Train journey times between the north of England’s biggest cities would be halved under plans published today for new high-speed rail services across the Pennines.
The scheme, promoted by the head of the £50bn HS2 project, would slash the travel time between Leeds and Manchester from 55 minutes to a maximum of 34 minutes.
The improvements would cover an east-west section of northern England and would be in addition to the north-of-Birmingham phase two of HS2 which will see a Y-shaped route going to Manchester and Leeds.
HS2 Ltd chairman Sir David Higgins said northern connectivity plans - dubbed “HS3” and backed by Prime Minister David Cameron and Chancellor George Osborne - would be “as important to the north of England as Crossrail is for London”.

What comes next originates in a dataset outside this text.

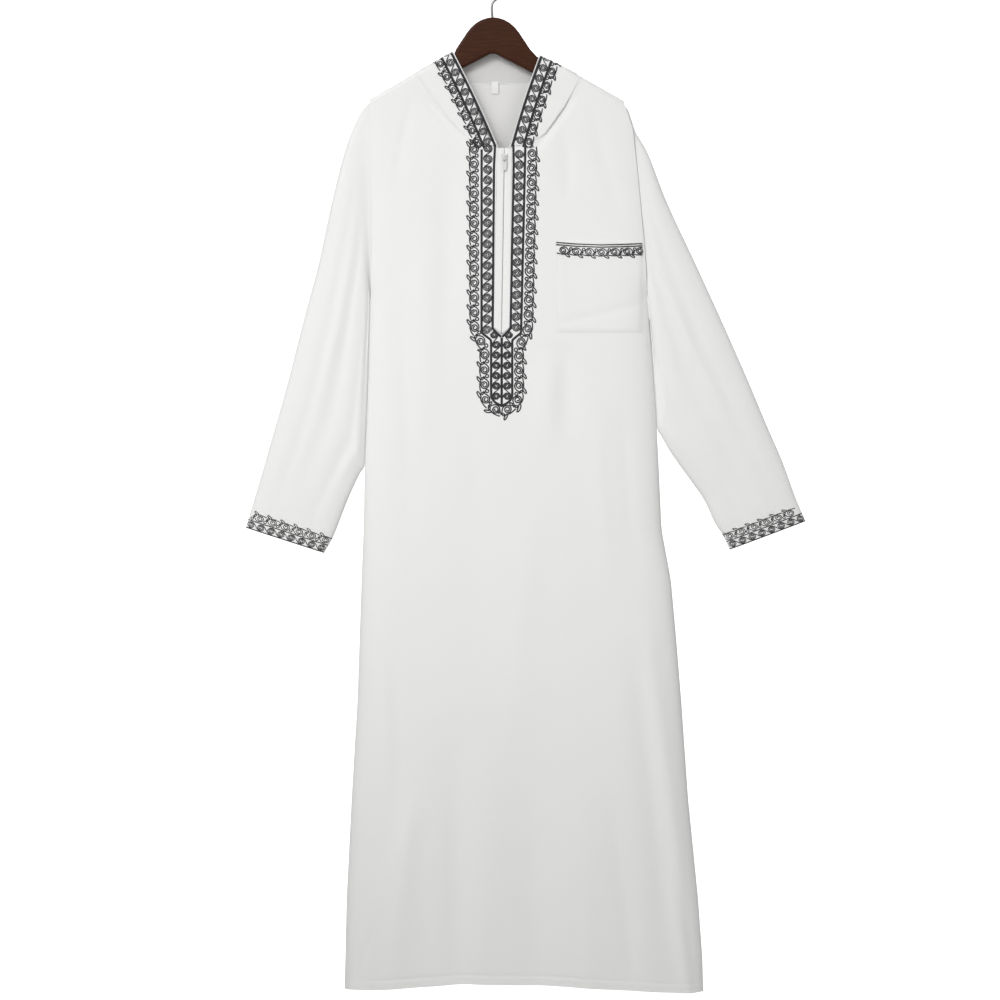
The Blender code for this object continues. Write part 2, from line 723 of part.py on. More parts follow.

The plans, if carried forward, would mean journey times between Leeds and Manchester could almost be cut in half while journeys between Leeds and Birmingham, Leeds and Sheffield Meadowhall, York and Birmingham and Nottingham to Birmingham could also be reduced by a half or more, and many more journeys across the country substantially shortened.

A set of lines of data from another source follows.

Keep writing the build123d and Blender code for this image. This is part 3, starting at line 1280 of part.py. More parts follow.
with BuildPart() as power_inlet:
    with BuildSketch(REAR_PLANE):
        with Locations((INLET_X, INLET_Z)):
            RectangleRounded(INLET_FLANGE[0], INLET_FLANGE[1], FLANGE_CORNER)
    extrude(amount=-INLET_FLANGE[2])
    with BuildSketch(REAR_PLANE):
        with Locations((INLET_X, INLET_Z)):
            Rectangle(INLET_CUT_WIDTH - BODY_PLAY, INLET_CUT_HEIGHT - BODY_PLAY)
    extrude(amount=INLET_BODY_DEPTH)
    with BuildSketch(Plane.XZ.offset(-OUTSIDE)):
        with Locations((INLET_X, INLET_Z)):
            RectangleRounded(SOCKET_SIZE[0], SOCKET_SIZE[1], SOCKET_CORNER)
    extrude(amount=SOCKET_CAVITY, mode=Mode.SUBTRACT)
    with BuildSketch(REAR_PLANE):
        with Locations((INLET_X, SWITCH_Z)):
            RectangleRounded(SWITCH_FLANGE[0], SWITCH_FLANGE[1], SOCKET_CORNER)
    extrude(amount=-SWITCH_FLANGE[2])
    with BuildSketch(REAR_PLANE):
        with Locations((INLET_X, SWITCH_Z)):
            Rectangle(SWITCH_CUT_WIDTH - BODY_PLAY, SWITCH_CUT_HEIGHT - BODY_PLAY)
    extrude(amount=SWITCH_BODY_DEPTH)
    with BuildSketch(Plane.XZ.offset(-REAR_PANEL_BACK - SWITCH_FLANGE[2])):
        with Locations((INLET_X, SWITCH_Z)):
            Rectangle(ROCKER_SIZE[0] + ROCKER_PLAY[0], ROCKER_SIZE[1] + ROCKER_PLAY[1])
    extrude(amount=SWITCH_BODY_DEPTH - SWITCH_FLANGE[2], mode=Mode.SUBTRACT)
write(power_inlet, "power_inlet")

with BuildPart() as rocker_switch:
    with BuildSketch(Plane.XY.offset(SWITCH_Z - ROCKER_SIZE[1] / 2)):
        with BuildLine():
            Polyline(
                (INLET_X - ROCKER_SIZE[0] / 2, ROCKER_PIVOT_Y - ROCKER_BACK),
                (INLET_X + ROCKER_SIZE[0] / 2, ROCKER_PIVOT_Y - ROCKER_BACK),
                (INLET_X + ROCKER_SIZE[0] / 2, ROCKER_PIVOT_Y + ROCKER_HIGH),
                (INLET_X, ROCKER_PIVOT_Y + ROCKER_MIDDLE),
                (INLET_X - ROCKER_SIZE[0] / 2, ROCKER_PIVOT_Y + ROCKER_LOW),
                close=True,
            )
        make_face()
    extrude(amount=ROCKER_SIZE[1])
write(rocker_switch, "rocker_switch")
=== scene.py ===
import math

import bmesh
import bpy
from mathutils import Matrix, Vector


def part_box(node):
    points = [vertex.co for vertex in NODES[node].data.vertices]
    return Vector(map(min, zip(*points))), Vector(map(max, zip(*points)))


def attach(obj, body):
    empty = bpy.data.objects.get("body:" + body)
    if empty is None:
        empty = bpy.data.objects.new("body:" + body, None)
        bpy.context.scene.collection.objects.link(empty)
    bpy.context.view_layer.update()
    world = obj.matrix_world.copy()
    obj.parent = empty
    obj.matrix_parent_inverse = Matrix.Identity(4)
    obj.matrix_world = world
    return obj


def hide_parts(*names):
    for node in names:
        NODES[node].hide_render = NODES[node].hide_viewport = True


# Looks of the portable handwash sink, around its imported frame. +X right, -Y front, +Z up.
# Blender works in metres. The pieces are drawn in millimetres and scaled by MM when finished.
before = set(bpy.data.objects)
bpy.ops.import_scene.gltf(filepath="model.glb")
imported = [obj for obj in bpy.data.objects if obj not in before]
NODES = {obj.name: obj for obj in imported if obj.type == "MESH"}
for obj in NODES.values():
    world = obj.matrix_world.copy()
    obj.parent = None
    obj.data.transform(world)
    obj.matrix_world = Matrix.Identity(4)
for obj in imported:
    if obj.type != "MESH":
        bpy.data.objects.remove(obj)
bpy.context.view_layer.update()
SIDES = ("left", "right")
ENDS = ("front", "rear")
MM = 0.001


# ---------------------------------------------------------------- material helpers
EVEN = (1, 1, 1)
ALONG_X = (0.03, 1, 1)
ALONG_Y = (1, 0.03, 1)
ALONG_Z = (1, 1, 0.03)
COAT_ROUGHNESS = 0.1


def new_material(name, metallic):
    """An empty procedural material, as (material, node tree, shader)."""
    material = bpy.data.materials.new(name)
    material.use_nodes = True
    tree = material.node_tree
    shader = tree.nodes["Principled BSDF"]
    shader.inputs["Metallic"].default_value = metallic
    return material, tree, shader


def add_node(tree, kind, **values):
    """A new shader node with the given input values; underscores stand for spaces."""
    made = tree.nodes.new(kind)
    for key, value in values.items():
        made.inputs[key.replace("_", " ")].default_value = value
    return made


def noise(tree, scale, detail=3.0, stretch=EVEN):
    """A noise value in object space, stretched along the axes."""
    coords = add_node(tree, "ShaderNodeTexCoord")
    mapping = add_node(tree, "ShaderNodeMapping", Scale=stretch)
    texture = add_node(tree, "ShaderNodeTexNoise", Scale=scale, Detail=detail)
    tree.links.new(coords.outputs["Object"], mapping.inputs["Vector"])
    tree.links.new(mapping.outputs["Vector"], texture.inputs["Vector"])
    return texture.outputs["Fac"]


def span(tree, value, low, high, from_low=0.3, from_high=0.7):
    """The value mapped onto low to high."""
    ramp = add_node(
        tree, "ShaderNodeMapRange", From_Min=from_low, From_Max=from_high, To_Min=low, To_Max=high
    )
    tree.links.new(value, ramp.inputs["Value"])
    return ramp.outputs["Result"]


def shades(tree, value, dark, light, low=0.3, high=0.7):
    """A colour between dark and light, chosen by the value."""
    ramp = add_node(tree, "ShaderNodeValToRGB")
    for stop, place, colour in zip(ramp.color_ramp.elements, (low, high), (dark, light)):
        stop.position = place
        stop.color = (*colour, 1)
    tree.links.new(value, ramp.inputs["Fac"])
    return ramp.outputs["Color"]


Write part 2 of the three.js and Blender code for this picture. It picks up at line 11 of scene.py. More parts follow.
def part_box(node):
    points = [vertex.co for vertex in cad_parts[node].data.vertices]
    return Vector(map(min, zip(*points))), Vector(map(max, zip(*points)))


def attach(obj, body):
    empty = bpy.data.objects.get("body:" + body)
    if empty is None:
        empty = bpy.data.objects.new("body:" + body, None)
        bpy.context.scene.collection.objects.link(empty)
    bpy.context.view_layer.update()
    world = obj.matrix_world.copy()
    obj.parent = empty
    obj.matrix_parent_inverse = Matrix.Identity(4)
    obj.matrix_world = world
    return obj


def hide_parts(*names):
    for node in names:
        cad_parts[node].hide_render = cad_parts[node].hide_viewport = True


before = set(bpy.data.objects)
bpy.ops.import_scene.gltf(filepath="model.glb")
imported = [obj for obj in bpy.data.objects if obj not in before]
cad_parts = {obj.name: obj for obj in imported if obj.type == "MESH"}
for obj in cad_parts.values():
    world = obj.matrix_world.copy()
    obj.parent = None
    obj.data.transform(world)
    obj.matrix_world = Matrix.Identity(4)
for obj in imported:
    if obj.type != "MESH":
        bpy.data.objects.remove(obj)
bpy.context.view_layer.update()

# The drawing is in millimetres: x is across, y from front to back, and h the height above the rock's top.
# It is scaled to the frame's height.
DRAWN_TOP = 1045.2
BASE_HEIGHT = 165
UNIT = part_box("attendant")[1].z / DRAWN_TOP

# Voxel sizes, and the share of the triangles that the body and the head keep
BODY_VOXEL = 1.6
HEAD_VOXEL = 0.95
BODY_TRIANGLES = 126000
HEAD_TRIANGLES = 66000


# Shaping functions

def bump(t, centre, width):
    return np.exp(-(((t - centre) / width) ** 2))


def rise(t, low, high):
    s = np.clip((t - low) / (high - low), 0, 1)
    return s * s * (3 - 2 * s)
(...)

Phase one of HS2 involves a new high-speed line from Euston in London passing through Tory heartlands in the Chilterns to Birmingham, with an expected completion date of 2026.

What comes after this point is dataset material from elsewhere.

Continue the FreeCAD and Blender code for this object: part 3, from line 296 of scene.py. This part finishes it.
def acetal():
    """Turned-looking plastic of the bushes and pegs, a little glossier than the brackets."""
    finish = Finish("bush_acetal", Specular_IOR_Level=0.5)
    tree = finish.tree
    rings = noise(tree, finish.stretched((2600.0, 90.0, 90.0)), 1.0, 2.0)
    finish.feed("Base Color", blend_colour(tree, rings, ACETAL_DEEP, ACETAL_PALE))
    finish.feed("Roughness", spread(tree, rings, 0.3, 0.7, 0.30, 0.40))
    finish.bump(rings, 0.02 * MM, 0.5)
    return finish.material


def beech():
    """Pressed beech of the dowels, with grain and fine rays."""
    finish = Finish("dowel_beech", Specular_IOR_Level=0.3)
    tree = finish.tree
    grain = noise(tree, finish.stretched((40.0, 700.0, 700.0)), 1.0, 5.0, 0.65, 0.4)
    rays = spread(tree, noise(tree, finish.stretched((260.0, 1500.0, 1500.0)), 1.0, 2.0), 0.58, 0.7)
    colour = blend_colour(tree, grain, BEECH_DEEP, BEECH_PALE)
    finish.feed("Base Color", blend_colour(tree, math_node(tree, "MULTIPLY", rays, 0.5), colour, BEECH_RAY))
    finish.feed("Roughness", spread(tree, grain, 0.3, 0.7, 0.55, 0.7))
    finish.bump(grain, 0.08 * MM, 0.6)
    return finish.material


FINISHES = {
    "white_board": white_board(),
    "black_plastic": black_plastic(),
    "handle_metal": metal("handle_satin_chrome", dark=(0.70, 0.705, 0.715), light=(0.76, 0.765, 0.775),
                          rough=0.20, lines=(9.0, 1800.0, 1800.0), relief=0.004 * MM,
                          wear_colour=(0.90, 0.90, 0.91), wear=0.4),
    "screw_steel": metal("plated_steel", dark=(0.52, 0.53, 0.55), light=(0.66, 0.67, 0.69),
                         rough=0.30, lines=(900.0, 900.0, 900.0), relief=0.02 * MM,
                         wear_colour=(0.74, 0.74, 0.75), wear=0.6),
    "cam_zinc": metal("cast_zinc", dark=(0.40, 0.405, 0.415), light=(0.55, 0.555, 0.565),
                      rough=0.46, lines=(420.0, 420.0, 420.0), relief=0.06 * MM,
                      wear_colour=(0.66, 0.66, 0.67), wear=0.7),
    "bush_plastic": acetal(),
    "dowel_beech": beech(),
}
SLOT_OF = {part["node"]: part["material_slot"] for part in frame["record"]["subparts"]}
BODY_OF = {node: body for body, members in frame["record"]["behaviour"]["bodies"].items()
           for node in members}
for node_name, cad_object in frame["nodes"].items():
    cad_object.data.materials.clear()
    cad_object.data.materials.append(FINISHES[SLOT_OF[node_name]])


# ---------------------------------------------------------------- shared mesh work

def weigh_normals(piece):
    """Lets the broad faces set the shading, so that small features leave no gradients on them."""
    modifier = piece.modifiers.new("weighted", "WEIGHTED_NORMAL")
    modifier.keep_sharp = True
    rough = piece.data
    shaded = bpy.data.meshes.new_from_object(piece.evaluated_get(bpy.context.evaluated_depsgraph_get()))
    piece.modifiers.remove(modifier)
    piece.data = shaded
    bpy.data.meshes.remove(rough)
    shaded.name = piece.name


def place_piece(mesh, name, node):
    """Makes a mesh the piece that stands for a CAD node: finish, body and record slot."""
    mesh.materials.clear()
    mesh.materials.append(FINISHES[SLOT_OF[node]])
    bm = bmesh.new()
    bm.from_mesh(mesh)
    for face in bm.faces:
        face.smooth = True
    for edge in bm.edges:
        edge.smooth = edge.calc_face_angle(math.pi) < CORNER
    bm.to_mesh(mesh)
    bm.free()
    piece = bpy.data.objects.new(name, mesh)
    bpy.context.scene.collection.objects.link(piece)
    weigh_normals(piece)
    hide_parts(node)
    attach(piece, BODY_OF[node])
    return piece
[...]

Phase two was originally scheduled to be completed in 2032/33, although Sir David is keen for this date to be brought forward.
The project is strongly supported by the Government but is bitterly opposed by some councils and residents along the phase one route.
Sir David’s four main proposals are:
• Need to take forward both legs of the proposed HS2 Y-network - the alternatives will not bring the same capacity, connectivity and economic benefits;
• Improve the rail services between east and west - sharply reducing journey times between Liverpool, Manchester, Leeds, Sheffield and Hull will stimulate local economies. Sir David says the journey from Leeds to Manchester could be cut from today’s average of more than 55 minutes to somewhere between 26 and 35 minutes, depending on which option is chosen, and the number of trains could be doubled;
• Northern cities should speak with one voice - local authorities from five key cities should join together to form a new body. Sir David suggests calling the group Transport for the North.
• Set out a timetable to develop a new transport strategy to decide on an approach for improving rail and road connectivity across and within the region north of Birmingham.
In addition to these recommendations, the report sets out a series of conclusions from Sir David’s review of the proposals for phase two of HS2. These include:
• To continue with the planned route into Manchester city centre via the airport - keeping open the option to add a new airport station;
• Need to review the best station solution for Leeds to include provision for increased east-west services through the city;
The Deputy Prime Minister, Nick Clegg, said: “There’s no point developing north-south links without promoting the connectivity of the cities in the North.”
The shadow Transport Secretary, Mary Creagh, said: “Labour supports high-speed rail to improve the connections between cities in the North and Midlands and London.”